Adapting Deep Neural Networks for Pedestrian-Detection to Low-Light Conditions without Re-training.

Pedestrian detection is an integral component in many automated surveillance applications. Several state-of-the-art systems exist for pedestrian detection, however most of them are ineffective in low-light conditions. Systems specifically designed for low-light conditions require special equipment, such as depth sensing cameras. However, a lack of large publicly available depth datasets, prevents their use in training deep learning models. In this paper we propose a pre-processing pipeline, which enables any existing normal-light pedestrian detection system to operate in low-light conditions. It is based on a signal-processing and traditional computer-vision techniques, such as the use of signal strength of a depth sensing camera (amplitude images) and robust principal component analysis (RPCA). The information in an amplitude image is less noisy, and is of lower dimension than depth data, marking it computationally inexpensive to process. RPCA processes these amplitude images to generate foreground masks, which represent potential regions of interest. These masks can then be used to rectify the RGB images to increase the contrast between the foreground and background, even in low-light conditions. We show that these rectified RGB images can be used by normal-light deep learning models for pedestrian-detection, without any additional training. To test this hypothesis, we use the 'Oyla Low-Light Pedestrian Benchmark' (OLPB) dataset.
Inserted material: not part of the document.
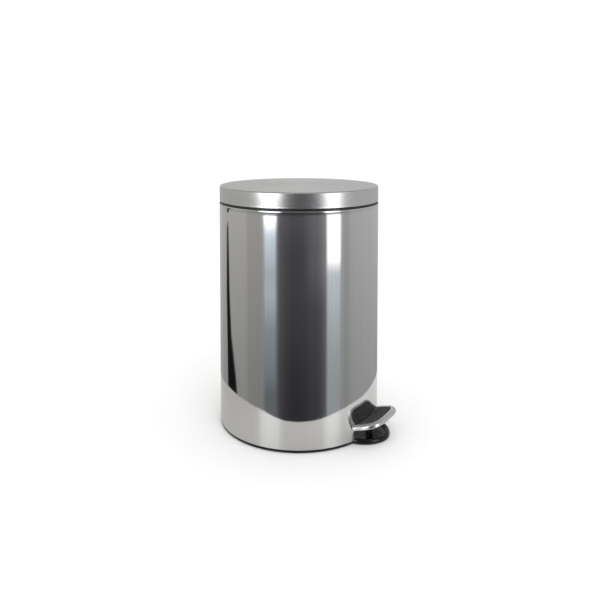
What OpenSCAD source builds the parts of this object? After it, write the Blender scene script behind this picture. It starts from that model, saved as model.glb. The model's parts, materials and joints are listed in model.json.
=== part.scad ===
// Round pedal bin: steel body and lid, plastic base and rim, lift-out bucket,
// foot pedal with a lever and push rod that raise the lid.
// Millimetres. +Z up, -Y towards the pedal, +Y towards the hinge.
// Origin: centre of the base, on the floor.

/* [Body] */
// Outside radius of the steel body
body_r = 147; // [142:1:150]
// Thickness of the steel body and lid
sheet_t = 0.6; // [0.5:0.1:0.8]
// Height of the body's top edge above the floor
body_top = 409; // [380:1:430]
// Height of the black base line below the body
base_line = 5.5; // [5:0.1:6]

/* [Lid] */
// Height of the lid's side wall, from its hem to its top edge
lid_side = 27.4; // [27:0.1:30]
// Rise of the lid's crown above its edge
lid_crown = 1.4; // [0.8:0.1:2]
// Radius of the lid's top edge
lid_edge_r = 3.8; // [3:0.1:4.5]
// How far the lid opens, in degrees
lid_open_deg = 75; // [65:1:75]

/* [Bucket] */
// Wall thickness of the lift-out bucket
bucket_t = 2.2; // [1.8:0.1:2.4]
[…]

Our results using two state-of-the art deep learning models (CrowdDet and CenterNet) show: a) The deep models perform poorly as pedestrian detectors in low-light conditions; b) Equipping the deep-networks with our pre-processing pipeline significantly improves the average precision for pedestrian-detection of the models without any re-training. Taken together, the results suggest that our approach could act as a useful pre-processor for deep learning models that aren't specially designed for pedestrian-detection in low-light conditions.